Challenge
Restate the entire listing word for word.

Dataset section
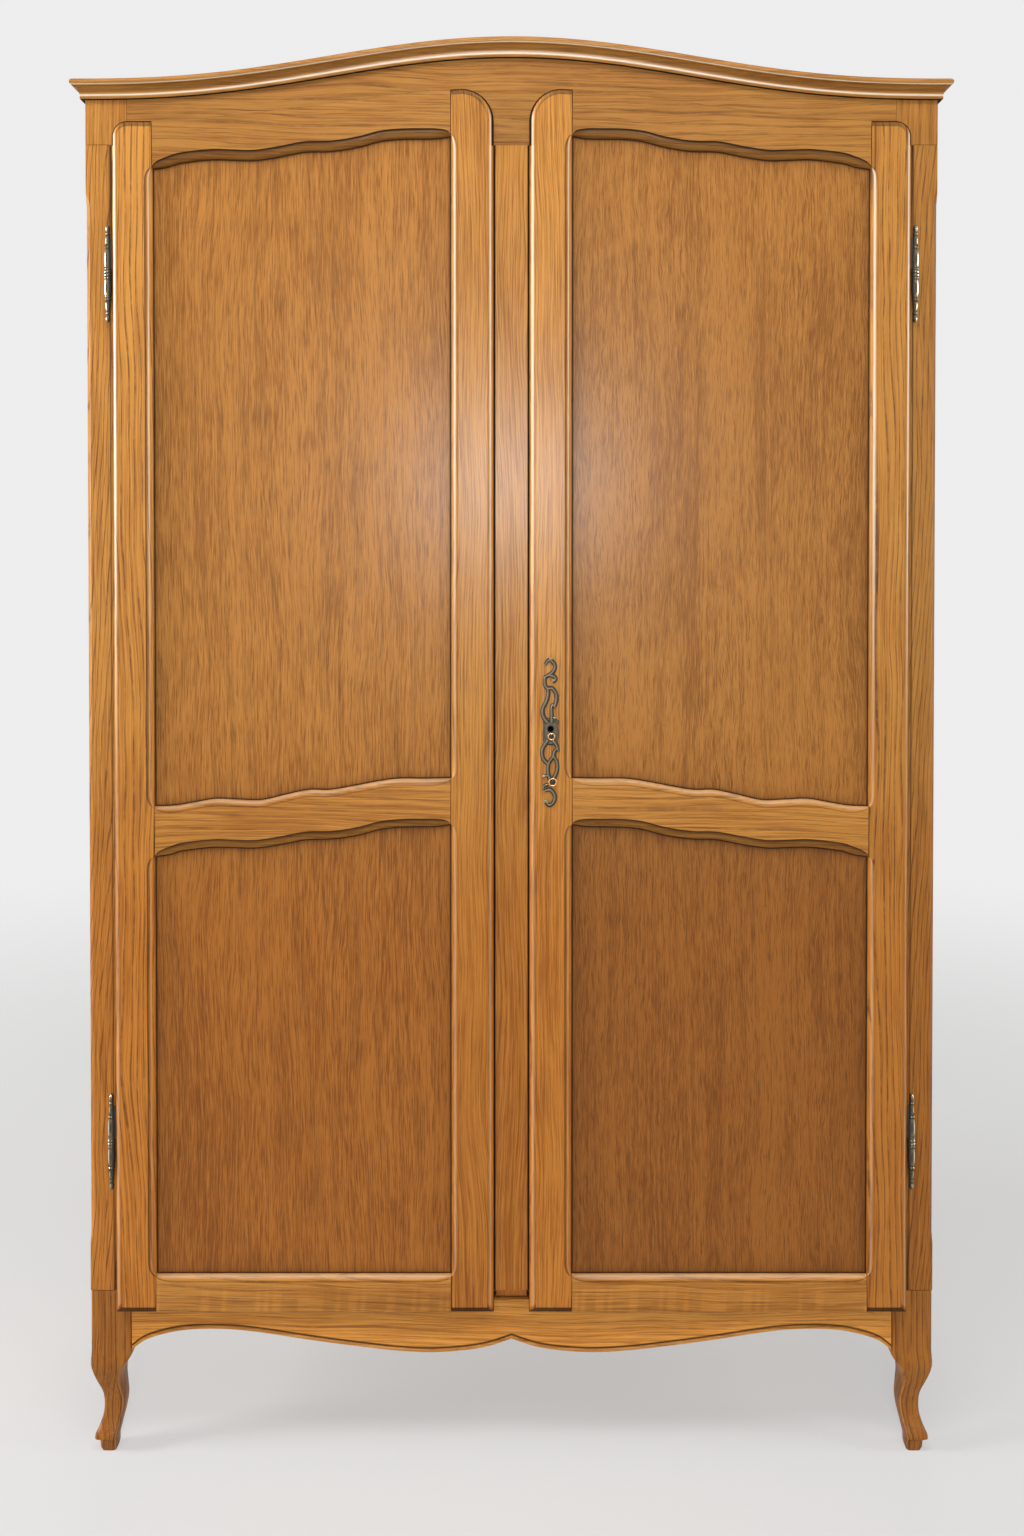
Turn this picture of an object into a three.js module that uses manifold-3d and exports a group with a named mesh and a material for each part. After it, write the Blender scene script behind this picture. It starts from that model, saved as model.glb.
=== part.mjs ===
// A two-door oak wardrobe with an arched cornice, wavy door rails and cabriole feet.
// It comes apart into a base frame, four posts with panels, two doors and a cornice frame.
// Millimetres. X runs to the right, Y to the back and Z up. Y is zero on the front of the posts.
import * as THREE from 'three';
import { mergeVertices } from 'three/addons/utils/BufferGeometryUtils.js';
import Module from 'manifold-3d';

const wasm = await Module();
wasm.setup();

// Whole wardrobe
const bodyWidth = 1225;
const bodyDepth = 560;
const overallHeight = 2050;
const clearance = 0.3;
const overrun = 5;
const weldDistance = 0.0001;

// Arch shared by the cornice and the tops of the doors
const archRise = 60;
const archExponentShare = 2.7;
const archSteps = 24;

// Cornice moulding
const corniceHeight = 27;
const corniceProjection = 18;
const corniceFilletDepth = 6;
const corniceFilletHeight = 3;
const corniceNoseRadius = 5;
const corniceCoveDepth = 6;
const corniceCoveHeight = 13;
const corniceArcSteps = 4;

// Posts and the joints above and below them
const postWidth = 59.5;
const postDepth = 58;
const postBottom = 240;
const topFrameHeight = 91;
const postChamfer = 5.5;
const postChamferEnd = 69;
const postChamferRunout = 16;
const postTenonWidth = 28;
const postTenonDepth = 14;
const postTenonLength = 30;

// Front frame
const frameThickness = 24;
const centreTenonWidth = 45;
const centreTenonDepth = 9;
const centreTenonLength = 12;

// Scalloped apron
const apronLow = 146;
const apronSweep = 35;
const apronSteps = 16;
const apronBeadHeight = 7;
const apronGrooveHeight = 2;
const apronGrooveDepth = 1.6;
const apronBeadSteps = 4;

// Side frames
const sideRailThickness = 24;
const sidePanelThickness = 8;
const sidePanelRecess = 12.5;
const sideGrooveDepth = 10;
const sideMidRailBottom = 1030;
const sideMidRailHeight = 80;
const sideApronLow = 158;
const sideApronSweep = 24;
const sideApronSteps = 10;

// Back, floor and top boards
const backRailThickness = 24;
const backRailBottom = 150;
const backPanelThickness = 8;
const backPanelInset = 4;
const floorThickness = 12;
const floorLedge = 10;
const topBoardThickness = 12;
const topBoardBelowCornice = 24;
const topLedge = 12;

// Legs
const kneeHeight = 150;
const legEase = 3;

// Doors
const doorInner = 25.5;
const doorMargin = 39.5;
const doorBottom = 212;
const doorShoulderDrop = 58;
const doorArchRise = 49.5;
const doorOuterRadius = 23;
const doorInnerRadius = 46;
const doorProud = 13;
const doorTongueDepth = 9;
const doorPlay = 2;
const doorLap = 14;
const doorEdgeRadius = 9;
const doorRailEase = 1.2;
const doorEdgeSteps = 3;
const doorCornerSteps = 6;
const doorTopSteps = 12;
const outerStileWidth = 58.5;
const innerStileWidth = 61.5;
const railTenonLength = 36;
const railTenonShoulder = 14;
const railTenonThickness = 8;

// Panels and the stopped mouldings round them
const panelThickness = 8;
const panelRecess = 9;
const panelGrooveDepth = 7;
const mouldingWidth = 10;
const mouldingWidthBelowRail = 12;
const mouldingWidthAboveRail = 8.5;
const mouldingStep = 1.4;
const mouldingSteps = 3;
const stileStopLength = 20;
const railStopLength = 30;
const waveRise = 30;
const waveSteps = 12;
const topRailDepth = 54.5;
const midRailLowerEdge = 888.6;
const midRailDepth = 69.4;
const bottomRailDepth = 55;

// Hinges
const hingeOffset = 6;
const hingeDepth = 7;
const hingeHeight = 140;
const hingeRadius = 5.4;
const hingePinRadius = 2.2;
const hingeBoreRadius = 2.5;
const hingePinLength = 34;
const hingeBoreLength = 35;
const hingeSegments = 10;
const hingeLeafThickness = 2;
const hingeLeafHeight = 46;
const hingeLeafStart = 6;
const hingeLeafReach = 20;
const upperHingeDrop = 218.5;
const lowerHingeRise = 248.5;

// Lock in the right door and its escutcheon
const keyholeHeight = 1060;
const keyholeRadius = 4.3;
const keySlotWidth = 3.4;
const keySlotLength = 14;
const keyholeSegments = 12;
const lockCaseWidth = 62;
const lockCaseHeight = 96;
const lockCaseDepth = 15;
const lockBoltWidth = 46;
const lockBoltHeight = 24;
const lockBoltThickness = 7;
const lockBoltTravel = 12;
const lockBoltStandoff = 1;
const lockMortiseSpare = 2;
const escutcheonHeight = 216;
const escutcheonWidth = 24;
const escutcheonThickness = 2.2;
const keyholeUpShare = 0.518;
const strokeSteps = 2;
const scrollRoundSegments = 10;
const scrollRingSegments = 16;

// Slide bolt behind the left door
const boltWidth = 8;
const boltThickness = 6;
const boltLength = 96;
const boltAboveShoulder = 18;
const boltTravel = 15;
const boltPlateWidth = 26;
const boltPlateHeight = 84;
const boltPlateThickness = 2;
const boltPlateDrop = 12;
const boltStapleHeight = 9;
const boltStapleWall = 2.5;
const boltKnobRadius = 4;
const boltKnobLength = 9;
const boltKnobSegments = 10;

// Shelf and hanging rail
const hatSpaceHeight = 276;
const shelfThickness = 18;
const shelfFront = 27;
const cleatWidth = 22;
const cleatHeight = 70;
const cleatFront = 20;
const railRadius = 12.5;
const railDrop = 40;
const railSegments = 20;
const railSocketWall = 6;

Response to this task
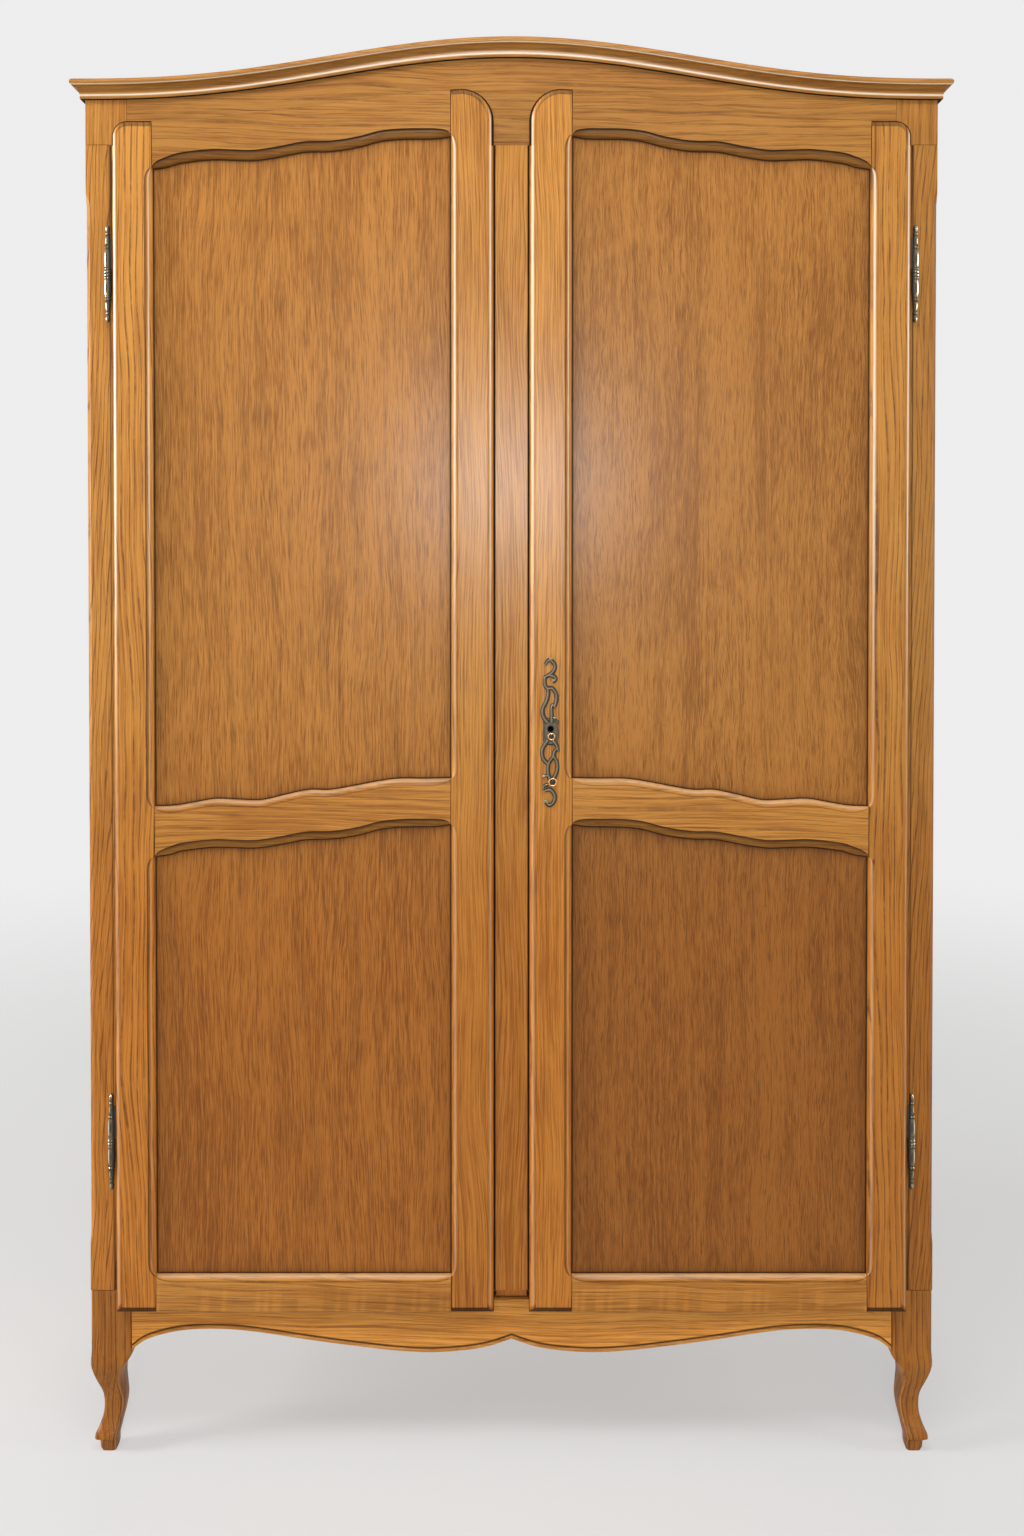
Turn this picture of an object into a three.js module that uses manifold-3d and exports a group with a named mesh and a material for each part. After it, write the Blender scene script behind this picture. It starts from that model, saved as model.glb.
=== part.mjs ===
// A two-door oak wardrobe with an arched cornice, wavy door rails and cabriole feet.
// It comes apart into a base frame, four posts with panels, two doors and a cornice frame.
// Millimetres. X runs to the right, Y to the back and Z up. Y is zero on the front of the posts.
import * as THREE from 'three';
import { mergeVertices } from 'three/addons/utils/BufferGeometryUtils.js';
import Module from 'manifold-3d';

const wasm = await Module();
wasm.setup();

// Whole wardrobe
const bodyWidth = 1225;
const bodyDepth = 560;
const overallHeight = 2050;
const clearance = 0.3;
const overrun = 5;
const weldDistance = 0.0001;

// Arch shared by the cornice and the tops of the doors
const archRise = 60;
const archExponentShare = 2.7;
const archSteps = 24;

// Cornice moulding
const corniceHeight = 27;
const corniceProjection = 18;
const corniceFilletDepth = 6;
const corniceFilletHeight = 3;
const corniceNoseRadius = 5;
const corniceCoveDepth = 6;
const corniceCoveHeight = 13;
const corniceArcSteps = 4;

// Posts and the joints above and below them
const postWidth = 59.5;
const postDepth = 58;
const postBottom = 240;
const topFrameHeight = 91;
const postChamfer = 5.5;
const postChamferEnd = 69;
const postChamferRunout = 16;
const postTenonWidth = 28;
const postTenonDepth = 14;
const postTenonLength = 30;

// Front frame
const frameThickness = 24;
const centreTenonWidth = 45;
const centreTenonDepth = 9;
const centreTenonLength = 12;

// Scalloped apron
const apronLow = 146;
const apronSweep = 35;
const apronSteps = 16;
const apronBeadHeight = 7;
const apronGrooveHeight = 2;
const apronGrooveDepth = 1.6;
const apronBeadSteps = 4;

// Side frames
const sideRailThickness = 24;
const sidePanelThickness = 8;
const sidePanelRecess = 12.5;
const sideGrooveDepth = 10;
const sideMidRailBottom = 1030;
const sideMidRailHeight = 80;
const sideApronLow = 158;
const sideApronSweep = 24;
const sideApronSteps = 10;

// Back, floor and top boards
const backRailThickness = 24;
const backRailBottom = 150;
const backPanelThickness = 8;
const backPanelInset = 4;
const floorThickness = 12;
const floorLedge = 10;
const topBoardThickness = 12;
const topBoardBelowCornice = 24;
const topLedge = 12;

// Legs
const kneeHeight = 150;
const legEase = 3;

// Doors
const doorInner = 25.5;
const doorMargin = 39.5;
const doorBottom = 212;
const doorShoulderDrop = 58;
const doorArchRise = 49.5;
const doorOuterRadius = 23;
const doorInnerRadius = 46;
const doorProud = 13;
const doorTongueDepth = 9;
const doorPlay = 2;
const doorLap = 14;
const doorEdgeRadius = 9;
const doorRailEase = 1.2;
const doorEdgeSteps = 3;
const doorCornerSteps = 6;
const doorTopSteps = 12;
const outerStileWidth = 58.5;
const innerStileWidth = 61.5;
const railTenonLength = 36;
const railTenonShoulder = 14;
const railTenonThickness = 8;

// Panels and the stopped mouldings round them
const panelThickness = 8;
const panelRecess = 9;
const panelGrooveDepth = 7;
const mouldingWidth = 10;
const mouldingWidthBelowRail = 12;
const mouldingWidthAboveRail = 8.5;
const mouldingStep = 1.4;
const mouldingSteps = 3;
const stileStopLength = 20;
const railStopLength = 30;
const waveRise = 30;
const waveSteps = 12;
const topRailDepth = 54.5;
const midRailLowerEdge = 888.6;
const midRailDepth = 69.4;
const bottomRailDepth = 55;

// Hinges
const hingeOffset = 6;
const hingeDepth = 7;
const hingeHeight = 140;
const hingeRadius = 5.4;
const hingePinRadius = 2.2;
const hingeBoreRadius = 2.5;
const hingePinLength = 34;
const hingeBoreLength = 35;
const hingeSegments = 10;
const hingeLeafThickness = 2;
const hingeLeafHeight = 46;
const hingeLeafStart = 6;
const hingeLeafReach = 20;
const upperHingeDrop = 218.5;
const lowerHingeRise = 248.5;

// Lock in the right door and its escutcheon
const keyholeHeight = 1060;
const keyholeRadius = 4.3;
const keySlotWidth = 3.4;
const keySlotLength = 14;
const keyholeSegments = 12;
const lockCaseWidth = 62;
const lockCaseHeight = 96;
const lockCaseDepth = 15;
const lockBoltWidth = 46;
const lockBoltHeight = 24;
const lockBoltThickness = 7;
const lockBoltTravel = 12;
const lockBoltStandoff = 1;
const lockMortiseSpare = 2;
const escutcheonHeight = 216;
const escutcheonWidth = 24;
const escutcheonThickness = 2.2;
const keyholeUpShare = 0.518;
const strokeSteps = 2;
const scrollRoundSegments = 10;
const scrollRingSegments = 16;

// Slide bolt behind the left door
const boltWidth = 8;
const boltThickness = 6;
const boltLength = 96;
const boltAboveShoulder = 18;
const boltTravel = 15;
const boltPlateWidth = 26;
const boltPlateHeight = 84;
const boltPlateThickness = 2;
const boltPlateDrop = 12;
const boltStapleHeight = 9;
const boltStapleWall = 2.5;
const boltKnobRadius = 4;
const boltKnobLength = 9;
const boltKnobSegments = 10;

// Shelf and hanging rail
const hatSpaceHeight = 276;
const shelfThickness = 18;
const shelfFront = 27;
const cleatWidth = 22;
const cleatHeight = 70;
const cleatFront = 20;
const railRadius = 12.5;
const railDrop = 40;
const railSegments = 20;
const railSocketWall = 6;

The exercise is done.